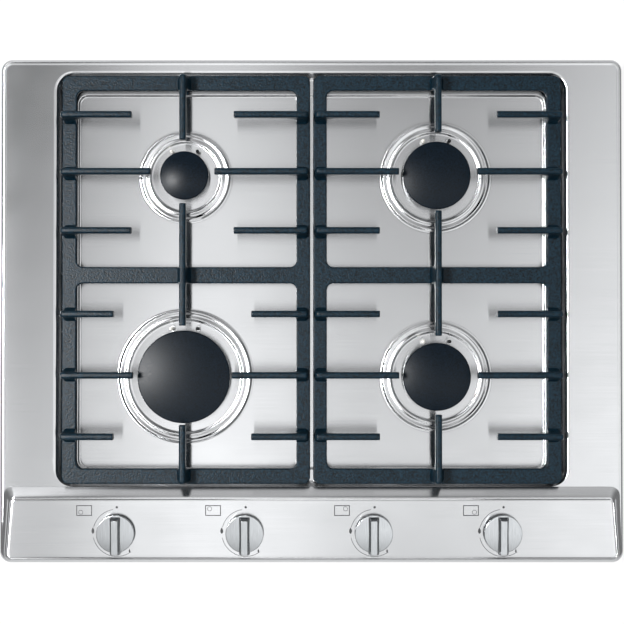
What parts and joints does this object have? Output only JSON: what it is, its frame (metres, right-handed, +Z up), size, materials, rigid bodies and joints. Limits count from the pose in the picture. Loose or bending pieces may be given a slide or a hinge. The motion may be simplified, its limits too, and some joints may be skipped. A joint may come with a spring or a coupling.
{
  "type": "gas cooktop",
  "caption": "Built-in gas cooktop: pressed stainless steel top, front knobs, round burners with enamelled caps and two lift-off cast pan supports.",
  "frame": {"origin": "middle of the cooktop in plan, level with the underside of its bottom box", "axes": "+X to the user's right, +Y to the wall behind, +Z up"},
  "size_m": [0.65, 0.525, 0.0893],
  "materials": {
    "stainless_steel": "satin, brushed from left to right",
    "knob_steel": "satin, brushed from front to rear",
    "spindle_steel": "turned, bare",
    "sensor_steel": "darkened by heat",
    "galvanised_steel": "zinc coated, dull",
    "black_enamel": "vitreous enamel, satin",
    "cast_iron": "enamelled, satin, fine grain",
    "cast_aluminium": "die cast, matt",
    "pipe_aluminium": "drawn tube",
    "brass": "machined",
    "tap_brass": "forged, dull",
    "seal_rubber": "foam rubber, matt",
    "foot_rubber": "silicone rubber, matt",
    "white_ceramic": "glazed white ceramic",
    "module_plastic": "moulded, matt"
  },
  "bodies": {
    "hob": {"hob_tray": "stainless_steel", "base_box": "galvanised_steel", "rim_seal": "seal_rubber", "gas_manifold": "galvanised_steel", "gas_inlet": "brass", "ignition_module": "module_plastic", "burner_cup_front_left": "cast_aluminium", "spark_plug_front_left": "white_ceramic", "flame_sensor_front_left": "sensor_steel", "feed_pipe_front_left": "pipe_aluminium", "gas_tap_front_left": "tap_brass", "burner_cup_rear_left": "cast_aluminium", "spark_plug_rear_left": "white_ceramic", "flame_sensor_rear_left": "sensor_steel", "feed_pipe_rear_left": "pipe_aluminium", "gas_tap_rear_left": "tap_brass", "burner_cup_rear_right": "cast_aluminium", "spark_plug_rear_right": "white_ceramic", "flame_sensor_rear_right": "sensor_steel", "feed_pipe_rear_right": "pipe_aluminium", "gas_tap_rear_right": "tap_brass", "burner_cup_front_right": "cast_aluminium", "spark_plug_front_right": "white_ceramic", "flame_sensor_front_right": "sensor_steel", "feed_pipe_front_right": "pipe_aluminium", "gas_tap_front_right": "tap_brass", "worktop_clamp_left_1": "galvanised_steel", "worktop_clamp_left_2": "galvanised_steel", "worktop_clamp_right_1": "galvanised_steel", "worktop_clamp_right_2": "galvanised_steel"},
    "pusher_front_left": {"plunger_front_left": "brass"},
    "knob_front_left": {"knob_front_left": "knob_steel", "spindle_front_left": "spindle_steel"},
    "head_front_left": {"burner_head_front_left": "cast_aluminium"},
    "cap_front_left": {"burner_cap_front_left": "black_enamel"},
    "pusher_rear_left": {"plunger_rear_left": "brass"},
    "knob_rear_left": {"knob_rear_left": "knob_steel", "spindle_rear_left": "spindle_steel"},
    "head_rear_left": {"burner_head_rear_left": "cast_aluminium"},
    "cap_rear_left": {"burner_cap_rear_left": "black_enamel"},
    "pusher_rear_right": {"plunger_rear_right": "brass"},
    "knob_rear_right": {"knob_rear_right": "knob_steel", "spindle_rear_right": "spindle_steel"},
    "head_rear_right": {"burner_head_rear_right": "cast_aluminium"},
    "cap_rear_right": {"burner_cap_rear_right": "black_enamel"},
    "pusher_front_right": {"plunger_front_right": "brass"},
    "knob_front_right": {"knob_front_right": "knob_steel", "spindle_front_right": "spindle_steel"},
    "head_front_right": {"burner_head_front_right": "cast_aluminium"},
    "cap_front_right": {"burner_cap_front_right": "black_enamel"},
    "support_left": {"pan_support_left": "cast_iron", "support_foot_left_1": "foot_rubber", "support_foot_left_2": "foot_rubber", "support_foot_left_3": "foot_rubber", "support_foot_left_4": "foot_rubber"},
    "support_right": {"pan_support_right": "cast_iron", "support_foot_right_1": "foot_rubber", "support_foot_right_2": "foot_rubber", "support_foot_right_3": "foot_rubber", "support_foot_right_4": "foot_rubber"}
  },
  "joints": [
    {"name": "knob_push_front_left", "type": "slide", "parent": "hob", "child": "pusher_front_left", "axis": [0, 0.0571, -0.9984], "range_m": [0, 0.003], "stiffness_N_per_m": 600, "springref_m": -0.006},
    {"name": "knob_turn_front_left", "type": "hinge", "parent": "pusher_front_left", "child": "knob_front_left", "pos_m": [-0.2029, -0.2309, 0.06243], "axis": [0, -0.0571, 0.9984], "range_deg": [0, 225]},
    {"name": "head_lift_front_left", "type": "slide", "parent": "hob", "child": "head_front_left", "axis": [0, 0, 1], "range_m": [0, 0.06]},
    {"name": "cap_lift_front_left", "type": "slide", "parent": "head_front_left", "child": "cap_front_left", "axis": [0, 0, 1], "range_m": [0, 0.04]},
    {"name": "knob_push_rear_left", "type": "slide", "parent": "hob", "child": "pusher_rear_left", "axis": [0, 0.0571, -0.9984], "range_m": [0, 0.003], "stiffness_N_per_m": 600, "springref_m": -0.006},
    {"name": "knob_turn_rear_left", "type": "hinge", "parent": "pusher_rear_left", "child": "knob_rear_left", "pos_m": [-0.0693, -0.2309, 0.06243], "axis": [0, -0.0571, 0.9984], "range_deg": [0, 225]},
    {"name": "head_lift_rear_left", "type": "slide", "parent": "hob", "child": "head_rear_left", "axis": [0, 0, 1], "range_m": [0, 0.06]},
    {"name": "cap_lift_rear_left", "type": "slide", "parent": "head_rear_left", "child": "cap_rear_left", "axis": [0, 0, 1], "range_m": [0, 0.04]},
    {"name": "knob_push_rear_right", "type": "slide", "parent": "hob", "child": "pusher_rear_right", "axis": [0, 0.0571, -0.9984], "range_m": [0, 0.003], "stiffness_N_per_m": 600, "springref_m": -0.006},
    {"name": "knob_turn_rear_right", "type": "hinge", "parent": "pusher_rear_right", "child": "knob_rear_right", "pos_m": [0.0643, -0.2309, 0.06243], "axis": [0, -0.0571, 0.9984], "range_deg": [0, 225]},
    {"name": "head_lift_rear_right", "type": "slide", "parent": "hob", "child": "head_rear_right", "axis": [0, 0, 1], "range_m": [0, 0.06]},
    {"name": "cap_lift_rear_right", "type": "slide", "parent": "head_rear_right", "child": "cap_rear_right", "axis": [0, 0, 1], "range_m": [0, 0.04]},
    {"name": "knob_push_front_right", "type": "slide", "parent": "hob", "child": "pusher_front_right", "axis": [0, 0.0571, -0.9984], "range_m": [0, 0.003], "stiffness_N_per_m": 600, "springref_m": -0.006},
    {"name": "knob_turn_front_right", "type": "hinge", "parent": "pusher_front_right", "child": "knob_front_right", "pos_m": [0.1979, -0.2309, 0.06243], "axis": [0, -0.0571, 0.9984], "range_deg": [0, 225]},
    {"name": "head_lift_front_right", "type": "slide", "parent": "hob", "child": "head_front_right", "axis": [0, 0, 1], "range_m": [0, 0.06]},
    {"name": "cap_lift_front_right", "type": "slide", "parent": "head_front_right", "child": "cap_front_right", "axis": [0, 0, 1], "range_m": [0, 0.04]},
    {"name": "support_lift_left", "type": "slide", "parent": "hob", "child": "support_left", "axis": [0, 0, 1], "range_m": [0, 0.12]},
    {"name": "support_lift_right", "type": "slide", "parent": "hob", "child": "support_right", "axis": [0, 0, 1], "range_m": [0, 0.12]}
  ]
}
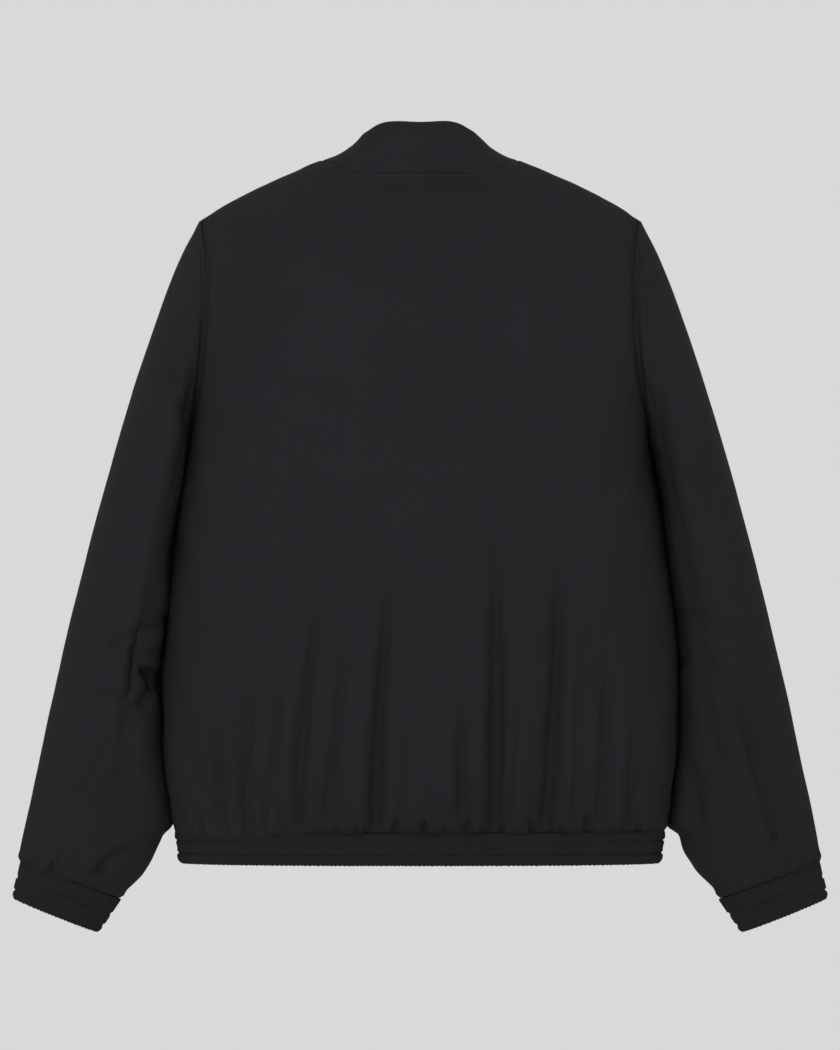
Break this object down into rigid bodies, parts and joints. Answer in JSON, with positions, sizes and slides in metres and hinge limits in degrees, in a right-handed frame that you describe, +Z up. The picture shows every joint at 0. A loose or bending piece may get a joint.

## What is required
Look through the entries above and list every line containing "object".

## Result of this task
What parts and joints does this object have? Output only JSON: what it is, its frame (metres, right-handed, +Z up), size, materials, rigid bodies and joints. Limits count from the pose in the picture. Loose or bending pieces may be given a slide or a hinge. The motion may be simplified, its limits too, and some joints may be skipped. A joint may come with a spring or a coupling.
Break this object down into rigid bodies, parts and joints. Answer in JSON, with positions, sizes and slides in metres and hinge limits in degrees, in a right-handed frame that you describe, +Z up. The picture shows every joint at 0. A loose or bending piece may get a joint.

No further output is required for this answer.